#### Written exercise:
Within the listing below, locate all lines containing the word "Write". Copy each one.

(Rows from a 3D modeling dataset)

>> BEGIN

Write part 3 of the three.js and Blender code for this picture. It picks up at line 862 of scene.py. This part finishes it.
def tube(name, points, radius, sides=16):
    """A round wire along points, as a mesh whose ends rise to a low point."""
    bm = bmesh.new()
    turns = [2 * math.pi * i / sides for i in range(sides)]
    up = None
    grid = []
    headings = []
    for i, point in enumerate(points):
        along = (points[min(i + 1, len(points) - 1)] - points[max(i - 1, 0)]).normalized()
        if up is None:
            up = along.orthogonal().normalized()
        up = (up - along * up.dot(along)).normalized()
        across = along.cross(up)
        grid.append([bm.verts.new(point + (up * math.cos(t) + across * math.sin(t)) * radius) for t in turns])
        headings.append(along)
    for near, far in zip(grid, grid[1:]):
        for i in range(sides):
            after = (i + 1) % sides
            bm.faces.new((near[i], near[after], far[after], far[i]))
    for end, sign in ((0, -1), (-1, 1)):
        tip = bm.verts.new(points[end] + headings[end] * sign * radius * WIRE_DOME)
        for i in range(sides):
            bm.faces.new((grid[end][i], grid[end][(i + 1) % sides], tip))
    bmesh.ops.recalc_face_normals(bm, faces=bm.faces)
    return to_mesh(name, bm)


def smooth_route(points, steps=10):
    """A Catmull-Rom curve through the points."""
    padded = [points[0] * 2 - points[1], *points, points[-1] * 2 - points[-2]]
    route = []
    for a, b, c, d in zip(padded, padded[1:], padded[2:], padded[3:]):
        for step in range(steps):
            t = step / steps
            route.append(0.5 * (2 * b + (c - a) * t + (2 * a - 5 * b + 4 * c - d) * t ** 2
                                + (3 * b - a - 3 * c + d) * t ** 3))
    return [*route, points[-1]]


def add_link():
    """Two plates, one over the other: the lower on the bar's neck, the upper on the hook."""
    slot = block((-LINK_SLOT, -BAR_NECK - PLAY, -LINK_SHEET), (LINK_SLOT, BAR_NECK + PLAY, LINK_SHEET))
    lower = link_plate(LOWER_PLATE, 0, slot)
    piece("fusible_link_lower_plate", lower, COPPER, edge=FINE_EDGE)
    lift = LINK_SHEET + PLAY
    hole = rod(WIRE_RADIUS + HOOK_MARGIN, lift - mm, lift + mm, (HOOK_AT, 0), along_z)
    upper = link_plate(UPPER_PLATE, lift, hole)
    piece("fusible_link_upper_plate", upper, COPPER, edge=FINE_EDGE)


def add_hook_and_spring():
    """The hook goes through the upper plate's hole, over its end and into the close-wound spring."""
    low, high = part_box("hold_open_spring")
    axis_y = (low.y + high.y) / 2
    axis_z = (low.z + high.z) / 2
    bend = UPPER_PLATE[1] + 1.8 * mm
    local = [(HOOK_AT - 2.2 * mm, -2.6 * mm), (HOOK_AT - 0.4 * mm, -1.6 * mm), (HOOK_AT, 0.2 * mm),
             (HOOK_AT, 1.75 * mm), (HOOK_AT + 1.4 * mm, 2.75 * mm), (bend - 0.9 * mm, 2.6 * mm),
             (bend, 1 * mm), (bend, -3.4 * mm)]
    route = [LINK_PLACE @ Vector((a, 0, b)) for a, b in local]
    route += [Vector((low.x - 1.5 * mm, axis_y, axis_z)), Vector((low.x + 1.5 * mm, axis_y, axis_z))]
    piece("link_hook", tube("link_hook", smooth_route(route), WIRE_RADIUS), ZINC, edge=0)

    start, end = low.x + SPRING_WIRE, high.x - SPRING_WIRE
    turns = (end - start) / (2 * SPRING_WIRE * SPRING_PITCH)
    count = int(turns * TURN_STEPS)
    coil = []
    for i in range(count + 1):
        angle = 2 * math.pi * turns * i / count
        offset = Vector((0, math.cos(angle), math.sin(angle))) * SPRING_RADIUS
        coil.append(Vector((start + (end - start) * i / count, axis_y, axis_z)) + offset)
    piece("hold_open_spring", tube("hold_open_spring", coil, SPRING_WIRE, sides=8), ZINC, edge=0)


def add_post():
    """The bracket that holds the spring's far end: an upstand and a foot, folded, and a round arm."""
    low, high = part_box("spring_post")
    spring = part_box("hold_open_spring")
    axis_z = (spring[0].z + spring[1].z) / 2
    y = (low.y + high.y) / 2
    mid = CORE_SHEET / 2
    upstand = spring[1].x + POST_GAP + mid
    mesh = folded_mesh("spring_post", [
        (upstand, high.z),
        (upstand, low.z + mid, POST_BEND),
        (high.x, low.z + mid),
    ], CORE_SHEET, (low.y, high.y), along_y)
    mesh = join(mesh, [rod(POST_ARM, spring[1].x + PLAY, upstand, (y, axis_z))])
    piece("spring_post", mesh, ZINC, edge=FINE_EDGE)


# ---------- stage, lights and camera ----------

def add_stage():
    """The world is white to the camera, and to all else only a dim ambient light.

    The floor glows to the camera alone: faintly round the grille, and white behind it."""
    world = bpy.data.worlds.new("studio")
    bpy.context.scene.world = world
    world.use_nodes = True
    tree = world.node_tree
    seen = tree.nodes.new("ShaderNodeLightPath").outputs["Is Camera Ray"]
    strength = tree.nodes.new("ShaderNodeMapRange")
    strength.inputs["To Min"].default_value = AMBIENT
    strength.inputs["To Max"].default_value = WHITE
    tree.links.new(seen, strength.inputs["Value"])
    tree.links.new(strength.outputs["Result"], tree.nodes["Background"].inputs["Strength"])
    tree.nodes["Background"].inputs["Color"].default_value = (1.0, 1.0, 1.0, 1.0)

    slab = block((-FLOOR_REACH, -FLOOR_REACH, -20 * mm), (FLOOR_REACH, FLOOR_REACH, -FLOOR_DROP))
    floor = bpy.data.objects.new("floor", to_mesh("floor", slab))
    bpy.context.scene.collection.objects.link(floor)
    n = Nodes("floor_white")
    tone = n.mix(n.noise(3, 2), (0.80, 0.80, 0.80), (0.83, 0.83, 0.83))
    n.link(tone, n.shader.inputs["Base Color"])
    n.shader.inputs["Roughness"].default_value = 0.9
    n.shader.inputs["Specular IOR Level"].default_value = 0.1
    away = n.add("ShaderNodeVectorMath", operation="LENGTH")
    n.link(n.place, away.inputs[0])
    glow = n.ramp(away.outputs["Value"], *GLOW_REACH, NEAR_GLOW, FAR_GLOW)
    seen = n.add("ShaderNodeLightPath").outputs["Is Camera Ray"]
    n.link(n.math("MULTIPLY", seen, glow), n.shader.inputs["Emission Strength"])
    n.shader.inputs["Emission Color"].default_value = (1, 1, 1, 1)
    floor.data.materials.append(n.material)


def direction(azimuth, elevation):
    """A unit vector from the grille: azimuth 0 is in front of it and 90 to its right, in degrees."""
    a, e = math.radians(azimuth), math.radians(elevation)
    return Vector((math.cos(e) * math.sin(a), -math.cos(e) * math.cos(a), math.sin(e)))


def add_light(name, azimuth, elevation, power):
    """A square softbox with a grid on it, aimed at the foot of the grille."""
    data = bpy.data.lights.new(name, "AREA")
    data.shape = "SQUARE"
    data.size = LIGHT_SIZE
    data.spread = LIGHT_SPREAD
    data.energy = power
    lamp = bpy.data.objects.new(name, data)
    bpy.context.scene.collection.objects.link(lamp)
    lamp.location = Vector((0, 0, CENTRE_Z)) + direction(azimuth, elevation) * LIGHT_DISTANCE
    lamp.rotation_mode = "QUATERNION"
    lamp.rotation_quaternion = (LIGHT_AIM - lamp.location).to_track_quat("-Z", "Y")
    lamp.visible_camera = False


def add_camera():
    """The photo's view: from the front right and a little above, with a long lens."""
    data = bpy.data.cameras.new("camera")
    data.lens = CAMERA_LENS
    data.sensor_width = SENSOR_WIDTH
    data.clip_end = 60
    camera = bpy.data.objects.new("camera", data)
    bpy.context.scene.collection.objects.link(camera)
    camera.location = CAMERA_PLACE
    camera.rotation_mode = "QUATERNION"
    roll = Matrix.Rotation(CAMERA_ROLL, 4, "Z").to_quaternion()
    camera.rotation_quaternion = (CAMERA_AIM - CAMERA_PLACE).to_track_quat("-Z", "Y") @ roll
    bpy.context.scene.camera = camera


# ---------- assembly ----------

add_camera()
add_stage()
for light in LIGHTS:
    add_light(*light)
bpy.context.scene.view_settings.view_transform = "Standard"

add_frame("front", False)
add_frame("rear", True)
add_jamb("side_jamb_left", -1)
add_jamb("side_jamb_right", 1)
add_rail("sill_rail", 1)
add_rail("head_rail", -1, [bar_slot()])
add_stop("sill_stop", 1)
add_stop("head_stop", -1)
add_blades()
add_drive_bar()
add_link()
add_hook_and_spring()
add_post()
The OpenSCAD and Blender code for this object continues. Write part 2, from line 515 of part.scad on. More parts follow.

>> END

#### Answer to the problem:
Write part 3 of the three.js and Blender code for this picture. It picks up at line 862 of scene.py. This part finishes it.
The OpenSCAD and Blender code for this object continues. Write part 2, from line 515 of part.scad on. More parts follow.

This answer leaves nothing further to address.